Sebelum kedatangan Rara Santang, Prabu Walasungsang telah lebih dulu tinggal cukup lama di rumah pendeta Buddha bernama Ki Gedheng Danuwarsih, di rumah itu juga Prabu Walasungsang mulai jatuh hati pada putri dari Ki Gedheng Danuwarsih yang bernama Nyai Indah Geulis, hingga akhirnya mereka menikah. Setelah menikah, Prabu Walasungsang, Nyai Indah Geulis, dan Rara Santang melanjutkan perjalanan menuju Amparan Jati, Cirebon.
Sesampainya disana mereka bertiga disambut oleh Ki Gedheng Tapa, yang tidak lain adalah Kakek Walasungsang dan Rara Santang dari pihak Ibu atau Nyai Subang Lara. Amparan Jati sendiri pada saat itu sudah menjadi wilayah persebaran agama Islam yang pertama di tatar Sunda. Disanalah mereka mendalami agama Islam kepada Syaikh Datuk Kahfi, yang dianggap sebagai penyebar Islam pertama di tatar Sunda.
Dianggap telah memiliki ilmu agama Islam yang cukup, Prabu Walasungsang dan Rara Santang diberi tugas untuk membangun perkampungan di Kebon Pesisir sambil menyebarkan agama Islam. Setelah mereka berhasil membangun Kebon Pesisir menjadi salah satu pusat dakwah dan dagang di Cirebon, atas saran dari Syaikh Datuk Kahfi, mereka akhirnya pergi ke Makkah untuk menunaikan ibadah haji.
Saat melangsungkan ibadah di Makkah itulah, Rara Santang bertemu dengan Molana Huda, seorang sultan di Mesir yang menguasai jazirah Arab, mereka bertemu saat Rara santang berkunjung ke BetaâImuqdas yang tiada lain adalah Masjidil Aqsa yang terletak di kota Yerusalem.
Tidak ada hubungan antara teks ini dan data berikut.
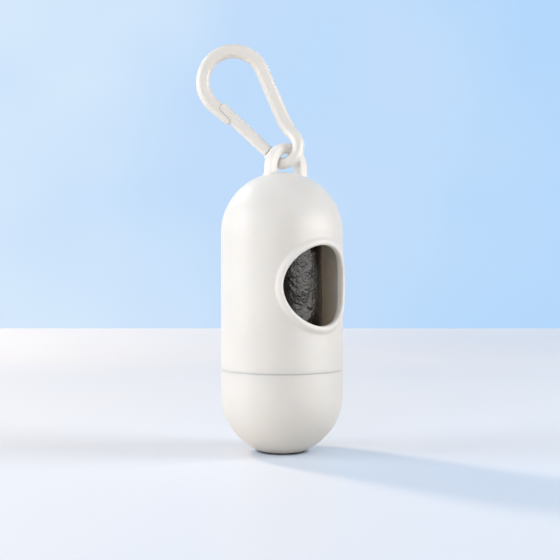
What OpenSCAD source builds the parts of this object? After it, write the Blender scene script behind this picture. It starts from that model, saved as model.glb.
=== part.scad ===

Sebelum mereka menikah, Rara Santang mengajukan syarat, jika lahir anak laki-laki, dia harus menjadi penyebar agama dan penegak kekuasaan Islam di tanah Sunda.
Dari pernikahan itu lahirlah dua orang putra, yakni Syarif Hidayatullah, dan Syarif Nurullah, sesuai kesepakatan maka setelah memiliki ilmu yang cukup, Syarif Hidayatullah pergi meninggalkan Mesir, untuk menyebarkan agama Islam di tatar Sunda, seperti yang kita ketahui Syarif Hidayatullah adalah yang kita kenal sekarang dengan nama Sunan Gunung Jati, sebagai Wali Songo yang ikut membantu penyebaran agama Islam terbesar di Jawa Barat.